Starring Lindsay Burdge, Jennifer LaFleur, Aleksa Palladino
Directed by Sarah Adina Smith
You can usually take a glimpse at any film, and over a brief span of time ascertain for yourself what frame it’s going to fit into, however with The Midnight Swim from director Sarah Adina Smith, there appears to be a “dueling framework” thing going on, and I found myself not knowing where to tread with this one.
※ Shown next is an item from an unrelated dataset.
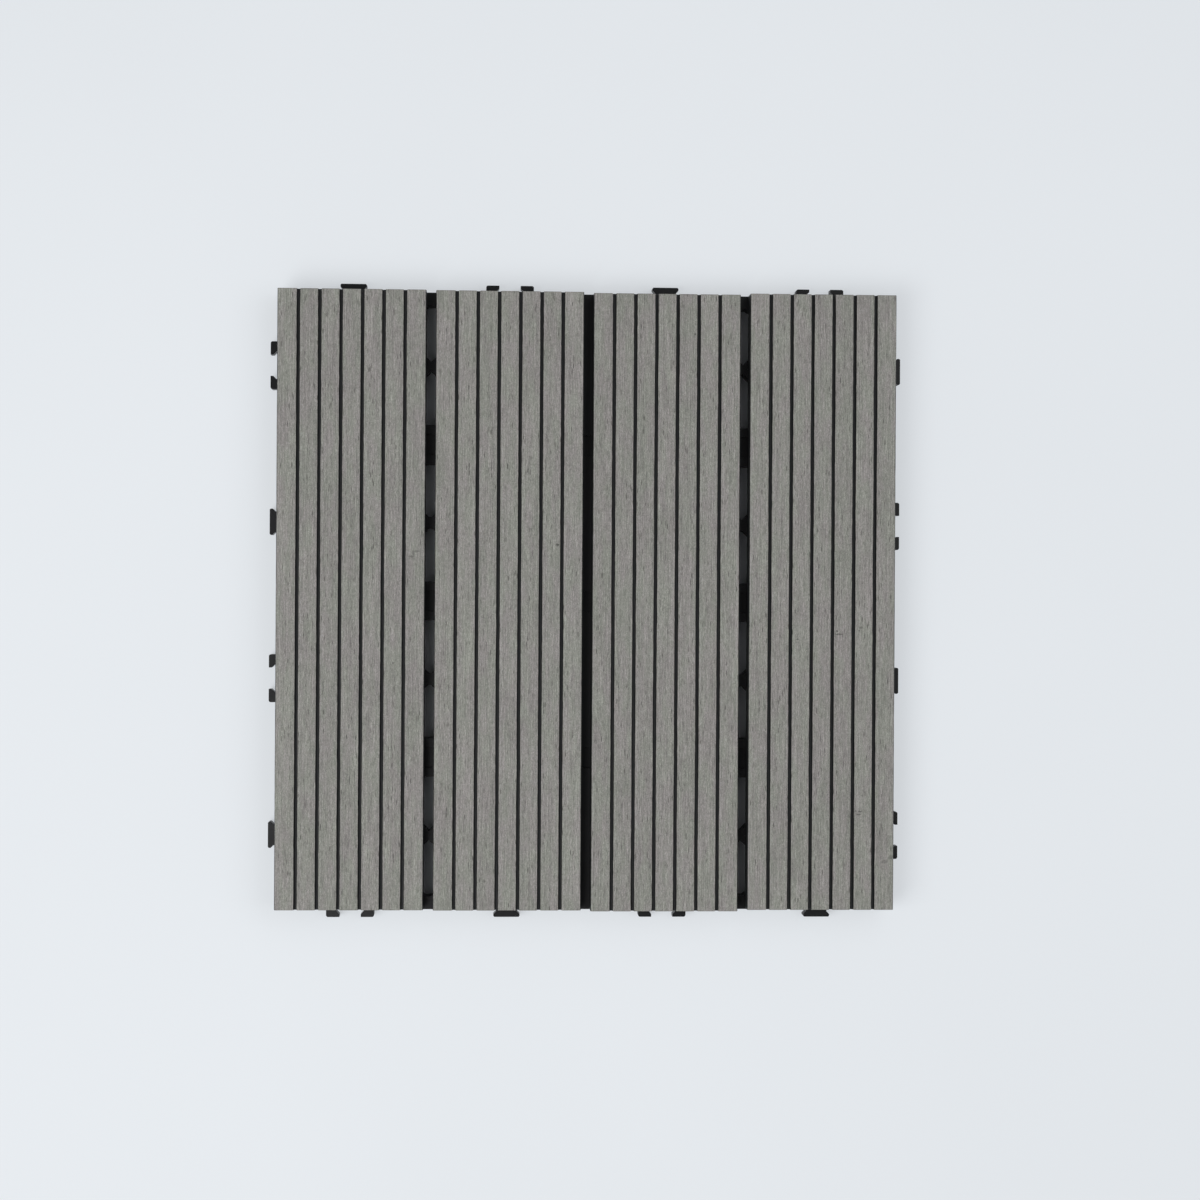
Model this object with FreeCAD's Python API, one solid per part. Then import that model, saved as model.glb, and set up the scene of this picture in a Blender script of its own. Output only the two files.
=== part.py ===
import FreeCAD, Part
import math
import os

# Interlocking deck tile: grooved slats screwed to one moulded base grid with tabs and hooks.
# All sizes are in millimetres. The origin is the middle of the tile on the ground, +Z is up,
# and the slats run along Y.

# Layout of the tile
CONNECTOR_PAIRS = 2
SLAT_COUNT = 2 * CONNECTOR_PAIRS
SLAT_WIDTH = 71.5
SLAT_GAP = 4.7
SLAT_END_GAP = 5.4
BASE_GAP = 4.5
SLAT_PITCH = SLAT_WIDTH + SLAT_GAP
MODULE = SLAT_COUNT * SLAT_PITCH

# Slats, sawn from one extruded profile
SLAT_LENGTH = MODULE - SLAT_END_GAP
SLAT_THICKNESS = 11.0
SLAT_SLIPS = (0.45, 0.3, -0.15, 0.5)
TOP_EDGE_RADIUS = 0.8
BOTTOM_EDGE_BEVEL = 0.4
GROOVE_COUNT = 6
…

The story itself is structurally very simple: we follow three sisters who have returned to their childhood home after the mysterious death of their mother (Beth Grant), who while on a marine science-dive, never resurfaced from the lake near their home – seems Mom took her job a little too serious, and the girls are home to settle her affairs now that she’s gone…or is she? Annie ( LaFleur), the oldest of the trio, followed my middle-sib Isa (Palladino), and the slightly-damaged June (Burdge), who is constantly recording (supposedly for a documentary) are the trifecta of mourners that serve as the movie’s backbone. The time at their old residence is spent recollecting memories of their childhood – some good, some less than productive towards a child’s enrichment. The lake itself takes on a very strong presence in itself – as not only one that has presumably taken the girls mother from them, but a mysterious legend about seven sisters who drowned moons ago, acting as fodder for a few intriguing moments that get captured on June’s recording from time to time.
The interactions between all three sisters hinge on uncomfortable at times, with the two older women in a subdued love-triangle, and the reclusive June, who spends the majority of the film tucked behind the lens. Over the course of events, we learn a great deal about their mom, as she was not only a dedicated scientist who pledged her life to her beliefs, but a woman who left a lot behind before (and after) her death. As I eluded to earlier, we’ve got the struggle between the creepy-mystery, and the sadness of a parent’s death, and the loss of innocence and the re-gathering of memories. The first-person aspect used in the film, which is normally a colossal peeve of mine, surprisingly didn’t bother me in its usage, and at times enhanced specific moments in the movie, such as a long night shot of the pier where June debates a search for her mother – very eerie, indeed.
All of the main performances were strong, and each woman delivers their own heavy dose of emotion when it came to their individual retrospection towards the woman who “raised” them – you begin to feel for all three, and that is a quality in any actor’s performance that separates a dull piece of work from a stand-out one. As a slight caveat: don’t expect any barn burning action or insanely large jump-scares from this one – its power lies in its subtlety, and boy does it pack a punch. This film defines the term “slow burn,” and with all the water around in this one, I’m sure you could withstand a little singeing…just hop in the lake to soothe your pain, or are you afraid someone’s going to pull you under?